There's a big problem with "car blindness" when it comes to cars, pedestrian crossings, car signs I think we forget how invasive they are.

So instead, I want you to imagine the sea or a very large bay, the most wide open space available, then I want you to imagine a ferry that can carry 500 people, big yes but there's still plenty of sea and its reasonably tranquil.

Now imagine 500 people on jet skis roaring around, then imagine that the jet skis and ferry are all trying to get somewhere different but that's relatively the same, perhaps commuting between the different sides of the bay.

If I was mayor I would put a stop to 500 jet skis and say look you have to use the ferry, people on jet skis keep colliding with each other, the noise is horrendous for people on the beach and makes swimming dangerous, and it's also wildly power inefficient when you step back - that's even if we ignore the pollution! 1000 spots to store a 500 jet skis on both sides of the bay is perhaps even worse!

If you can make a sea packed and grid locked with just 500 just imagine what it does to a city with thousands, hundreds of thousands, if you then turned to me and said the jet skis drive themselves! I would still think most people should be taking the ferry and there's a upper limit to sustainable jet ski use.

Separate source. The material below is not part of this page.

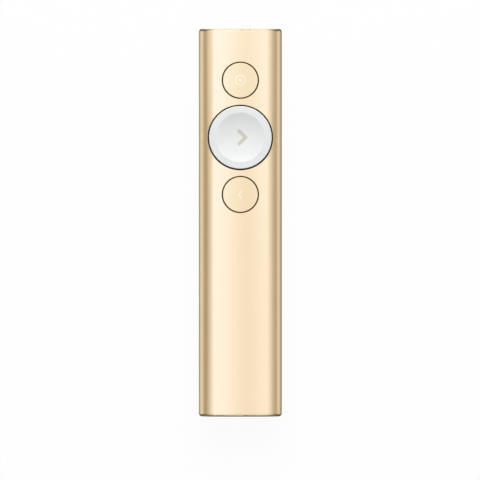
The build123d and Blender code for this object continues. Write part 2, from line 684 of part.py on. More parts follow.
with BuildPart() as ribbon_connectors:
    for y, z_low, z_high in ((2.1, BOARD_Z - 1.1, BOARD_Z), (-49.7, USB_BOARD_Z - 0.9, USB_BOARD_Z)):
        block((-2.9, 2.9), (y - 1.2, y + 1.2), (z_low, z_high))
    # A slot in each for the ribbon's bared end.
    slot_x = (-RIBBON_HALF - 0.05, RIBBON_HALF + 0.05)
    block(slot_x, (RIBBON_ROUTE[0][0] + 0.05, 0), (4.3 - 0.1, 4.3 + 0.1), mode=Mode.SUBTRACT)
    block(slot_x, (RIBBON_ROUTE[-1][0] - 0.05, -47), (2.4 - 0.1, 2.4 + 0.1), mode=Mode.SUBTRACT)
save(ribbon_connectors, "ribbon_connectors")

with BuildPart() as ribbon_cable:
    with BuildSketch(Plane.YZ.offset(-RIBBON_HALF)):
        with BuildLine():
            FilletPolyline(*RIBBON_ROUTE, radius=(0.8, 0.8, 1.6, 1.6))
        trace(line_width=RIBBON_THICK)
    extrude(amount=2 * RIBBON_HALF)
save(ribbon_cable, "ribbon_cable")

with BuildPart() as usb_board:
    board_y = (USB_BOARD_TAIL_Y, USB_BOARD_NOSE_Y)
    block((-USB_BOARD_HALF, USB_BOARD_HALF), board_y, (USB_BOARD_Z, USB_BOARD_Z + BOARD_THICK))
    fillet(edges().filter_by(Axis.Z), 0.5)
    block((-4.55, 4.55), (USB_BOARD_TAIL_Y - 1, PORT_BACK_Y + 0.05), (0, 6), mode=Mode.SUBTRACT)
    for x, y in USB_POSTS:
        disc(x, y, 0.6, 0, 6, mode=Mode.SUBTRACT)
save(usb_board, "usb_board")

with BuildPart() as usb_board_screws:
    for x, y in USB_POSTS:
        add(screw(1.1, 0.8, 0.45, 1.9).moved(Location((x, y, USB_BOARD_Z + BOARD_THICK))))
save(usb_board_screws, "usb_board_screws")

with BuildPart() as usb_socket_shell:
    end_slot(PORT_Z, PORT_WIDTH, PORT_HEIGHT, PORT_BACK_Y, PORT_MOUTH_Y)
    inner = (PORT_WIDTH - 2 * PORT_WALL, PORT_HEIGHT - 2 * PORT_WALL)
    end_slot(PORT_Z, *inner, PORT_BACK_Y + 1, PORT_MOUTH_Y - 1, mode=Mode.SUBTRACT)
save(usb_socket_shell, "usb_socket_shell")

with BuildPart() as usb_socket_tongue:
    end_slot(PORT_Z, inner[0] - 0.04, inner[1] - 0.04, PORT_BACK_Y, PORT_BACK_Y - 1.4)
    block((-3.3, 3.3), (PORT_MOUTH_Y + 0.7, PORT_BACK_Y - 1), (PORT_Z - 0.35, PORT_Z + 0.35))
save(usb_socket_tongue, "usb_socket_tongue")

with BuildPart() as charger_chip:
    block((-1.5, 1.5), (-54.0, -51.0), (USB_BOARD_Z + BOARD_THICK, USB_BOARD_Z + BOARD_THICK + 0.8))
save(charger_chip, "charger_chip")


# ================================================================================================ tail bezel
BEZEL_FACE_Y = TAIL_Y + END_RECESS

with BuildPart() as tail_bezel:
    add(slug(CAP_OUT, CHASSIS_TAIL_Y, BEZEL_FACE_Y))
    fillet(faces().sort_by(Axis.Y)[0].edges(), 0.2)
    end_slot(RECEIVER_Z, HEAD_WIDTH + 0.3, BAY_HEIGHT, BEZEL_FLOOR_Y, TAIL_Y - 1, mode=Mode.SUBTRACT)
    block((-BAY_HALF, BAY_HALF), (TAIL_Y, CHASSIS_TAIL_Y + 1), (BAY_FLOOR_Z, BAY_ROOF_Z), mode=Mode.SUBTRACT)
    end_slot(PORT_Z, PORT_WIDTH + 0.1, PORT_HEIGHT + 0.1, CHASSIS_TAIL_Y + 1, TAIL_Y - 1, mode=Mode.SUBTRACT)
    for side in (-1, 1):
        rod(side * TAIL_SCREW_X, TAIL_SCREW_Z, 0.7, CHASSIS_TAIL_Y + 1, TAIL_Y, mode=Mode.SUBTRACT)
        rod(side * TAIL_SCREW_X, TAIL_SCREW_Z, 1.05, BEZEL_FLOOR_Y + 0.85, TAIL_Y, mode=Mode.SUBTRACT)
save(tail_bezel, "tail_bezel")

with BuildPart() as tail_screws:
    for side in (-1, 1):
        seat = (side * TAIL_SCREW_X, BEZEL_FLOOR_Y + 0.85, TAIL_SCREW_Z)
        add(screw(1.0, 0.8, 0.55, 5.6).moved(Location(Plane(seat, x_dir=(1, 0, 0), z_dir=(0, -1, 0)))))
save(tail_screws, "tail_screws")


# ================================================================================================ receiver's dock
WINDOW_HALF_HEIGHT = 1.25
PEG_RADIUS = 0.4

with BuildPart() as receiver_dock:
    add(slug(CHASSIS_OUT, DOCK_END_Y, CHASSIS_TAIL_Y))
    block((-DOCK_HALF, DOCK_HALF), (-LENGTH, 0), (DOCK_Z, THICKNESS), mode=Mode.INTERSECT)
    block((-BAY_HALF, BAY_HALF), (TAIL_Y, BAY_STEP_Y), (BAY_FLOOR_Z, BAY_ROOF_Z), mode=Mode.SUBTRACT)
    plug_half = PLUG_HALF + BAY_GAP
    block((-plug_half, plug_half), (TAIL_Y, BAY_END_Y), (BAY_FLOOR_Z, BAY_ROOF_Z), mode=Mode.SUBTRACT)
    for side in (-1, 1):
        window_z = (RECEIVER_Z - WINDOW_HALF_HEIGHT, RECEIVER_Z + WINDOW_HALF_HEIGHT)
        window_y = (SPRING_Y - 3.0, SPRING_Y + 3.0)
        block((side * 7.0, side * (DOCK_HALF + 1)), window_y, window_z, mode=Mode.SUBTRACT)
        for peg_y in (SPRING_Y - 3.8, SPRING_Y + 3.8):
            with Locations(Location((side * (DOCK_HALF + 0.15), peg_y, RECEIVER_Z), (0, 90, 0))):
                Cylinder(PEG_RADIUS, 0.7)
save(receiver_dock, "receiver_dock")

with BuildPart() as dock_springs:
    for side in (-1, 1):
        # A flat strip against the dock's side wall, bowed in through the window to bear on the receiver.
        flat = DOCK_HALF + SPRING_THICK / 2
        crest = RECEIVER_HALF + 0.02 + SPRING_THICK / 2
        with BuildSketch(Plane.XY.offset(RECEIVER_Z - 1.0)):
            with BuildLine():
                Polyline((side * flat, SPRING_Y - SPRING_HALF), (side * flat, SPRING_Y - 2.4))
                Spline(
                    (side * flat, SPRING_Y - 2.4),
                    (side * crest, SPRING_Y),
                    (side * flat, SPRING_Y + 2.4),
                    tangents=((0, 1), (0, 1)),
                )
                Polyline((side * flat, SPRING_Y + 2.4), (side * flat, SPRING_Y + SPRING_HALF))
            trace(line_width=SPRING_THICK)
        extrude(amount=2.0)
        for peg_y in (SPRING_Y - 3.8, SPRING_Y + 3.8):
            with Locations(Location((side * DOCK_HALF, peg_y, RECEIVER_Z), (0, 90, 0))):
                Cylinder(PEG_RADIUS + 0.03, 2, mode=Mode.SUBTRACT)
save(dock_springs, "dock_springs")


# ================================================================================================ receiver
RECEIVER_LOW = RECEIVER_Z - RECEIVER_HEIGHT / 2
RECEIVER_HIGH = RECEIVER_Z + RECEIVER_HEIGHT / 2
CASE_WALL = 0.8
LID_THICK = 0.6
CAVITY_HALF = RECEIVER_HALF - CASE_WALL
CAVITY_Y = (HEAD_BACK_Y + CASE_WALL, CASE_NOSE_Y - CASE_WALL)
TONGUE_TOP = 7.6
NAIL_GROOVE_Z = 7.65

with BuildPart() as receiver_case:
    block((-RECEIVER_HALF, RECEIVER_HALF), (HEAD_BACK_Y, CASE_NOSE_Y), (RECEIVER_LOW, RECEIVER_HIGH))
    chamfer(edges().filter_by(Axis.Y), 0.3)
    end_slot(RECEIVER_Z, HEAD_WIDTH, RECEIVER_HEIGHT, HEAD_BACK_Y, HEAD_TAIL_Y)
    fillet(faces().sort_by(Axis.Y)[0].edges(), 0.3)
    end_slot(NAIL_GROOVE_Z, 11.0, 1.6, HEAD_TAIL_Y + 1.1, HEAD_TAIL_Y - 1, mode=Mode.SUBTRACT)
    cavity_z = (RECEIVER_LOW - 1, RECEIVER_HIGH - CASE_WALL)
    block((-CAVITY_HALF, CAVITY_HALF), CAVITY_Y, cavity_z, mode=Mode.SUBTRACT)
    # The way through the nose wall for the plug's tongue and the board's tab.
    block((-5.65, 5.65), (CASE_NOSE_Y - 1, CASE_NOSE_Y + 1), (6.05, TONGUE_TOP + 0.85), mode=Mode.SUBTRACT)
save(receiver_case, "receiver_case")

with BuildPart() as receiver_lid:
    lid_half = CAVITY_HALF - 0.04
    lid_y = (CAVITY_Y[0] + 0.04, CAVITY_Y[1] - 0.04)
    block((-lid_half, lid_half), lid_y, (RECEIVER_LOW, RECEIVER_LOW + LID_THICK))
save(receiver_lid, "receiver_lid")

with BuildPart() as receiver_board:
    block((-5.9, 5.9), (CAVITY_Y[0] + 0.6, CAVITY_Y[1] - 1.5), (6.8, TONGUE_TOP))
save(receiver_board, "receiver_board")

with BuildPart() as receiver_plug_shell:
    plug_z = (RECEIVER_LOW, RECEIVER_HIGH)
    block((-PLUG_HALF, PLUG_HALF), (CASE_NOSE_Y, PLUG_NOSE_Y), plug_z)
    fillet(edges().filter_by(Axis.Y), 0.35)
    block(
        (PLUG_WALL - PLUG_HALF, PLUG_HALF - PLUG_WALL),
        (CASE_NOSE_Y - 1, PLUG_NOSE_Y + 1),
        (RECEIVER_LOW + PLUG_WALL, RECEIVER_HIGH - PLUG_WALL),
        mode=Mode.SUBTRACT,
    )
    for x in (-2.8, 2.8):
        block((x - 1.1, x + 1.1), (PLUG_NOSE_Y - 7.2, PLUG_NOSE_Y - 5.2), (0, THICKNESS), mode=Mode.SUBTRACT)
save(receiver_plug_shell, "receiver_plug_shell")

with BuildPart() as receiver_plug_tongue:
    block((-5.6, 5.6), (CASE_NOSE_Y - 2.2, PLUG_NOSE_Y - 1.2), (6.1, TONGUE_TOP))
    block((-5.65, 5.65), (CASE_NOSE_Y + 0.02, PLUG_NOSE_Y - 1.2), (RECEIVER_LOW + PLUG_WALL + 0.02, TONGUE_TOP))
    block((-5.6, 5.6), (CASE_NOSE_Y - 0.8, CASE_NOSE_Y + 1.2), (TONGUE_TOP, TONGUE_TOP + 0.8))
    block((-4.2, 4.2), (CASE_NOSE_Y - 1, CASE_NOSE_Y + 2), (TONGUE_TOP, TONGUE_TOP + 0.12), mode=Mode.SUBTRACT)
save(receiver_plug_tongue, "receiver_plug_tongue")

with BuildPart() as receiver_contacts:
    for x in (-3.5, -1.0, 1.0, 3.5):
        block((x - 0.5, x + 0.5), (CASE_NOSE_Y - 3.2, PLUG_NOSE_Y - 1.8), (TONGUE_TOP, TONGUE_TOP + 0.1))
save(receiver_contacts, "receiver_contacts")
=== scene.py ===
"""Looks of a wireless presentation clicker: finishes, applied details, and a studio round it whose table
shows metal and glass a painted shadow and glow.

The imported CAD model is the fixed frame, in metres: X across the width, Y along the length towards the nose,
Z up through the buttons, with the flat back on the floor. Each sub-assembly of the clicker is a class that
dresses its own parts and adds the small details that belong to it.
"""

import json
import logging
import math
from dataclasses import dataclass
from enum import Enum

import bmesh
import bpy
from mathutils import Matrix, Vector

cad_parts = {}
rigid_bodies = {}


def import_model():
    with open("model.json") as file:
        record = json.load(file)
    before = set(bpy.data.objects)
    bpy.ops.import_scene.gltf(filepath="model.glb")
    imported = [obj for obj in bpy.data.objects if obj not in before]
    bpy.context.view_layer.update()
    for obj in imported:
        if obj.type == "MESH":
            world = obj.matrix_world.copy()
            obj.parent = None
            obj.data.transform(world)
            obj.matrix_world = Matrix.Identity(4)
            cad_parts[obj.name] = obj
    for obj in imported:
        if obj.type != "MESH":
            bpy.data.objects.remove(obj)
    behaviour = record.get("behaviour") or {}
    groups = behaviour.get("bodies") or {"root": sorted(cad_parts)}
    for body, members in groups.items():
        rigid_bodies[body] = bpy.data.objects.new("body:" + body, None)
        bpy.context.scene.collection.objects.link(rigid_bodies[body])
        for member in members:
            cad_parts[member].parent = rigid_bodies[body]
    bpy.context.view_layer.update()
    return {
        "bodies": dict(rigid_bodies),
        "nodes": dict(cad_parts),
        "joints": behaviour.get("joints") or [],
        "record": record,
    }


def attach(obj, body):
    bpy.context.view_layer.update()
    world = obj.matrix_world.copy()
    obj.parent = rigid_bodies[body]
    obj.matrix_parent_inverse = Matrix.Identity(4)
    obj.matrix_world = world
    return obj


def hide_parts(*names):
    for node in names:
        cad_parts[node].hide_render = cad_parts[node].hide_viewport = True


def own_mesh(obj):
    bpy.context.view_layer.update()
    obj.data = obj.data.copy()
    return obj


LOG = logging.getLogger("clicker")
MM = 0.001
TINY = 1e-9
Colour = tuple[float, float, float]
Point = tuple[float, float, float]
Pairs = list[tuple[float, float]]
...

The ferry is not originating or stopping at every possible destination on the shoreline, so the ferry is only useful if its passengers 1. have a second way to get from their origin to the ferry and a third way to get from the ferry to their destination. And if the ferry does stop at every possible origin and destination along the shoreline, then it's going to take much longer on average than a point-to-point jetski.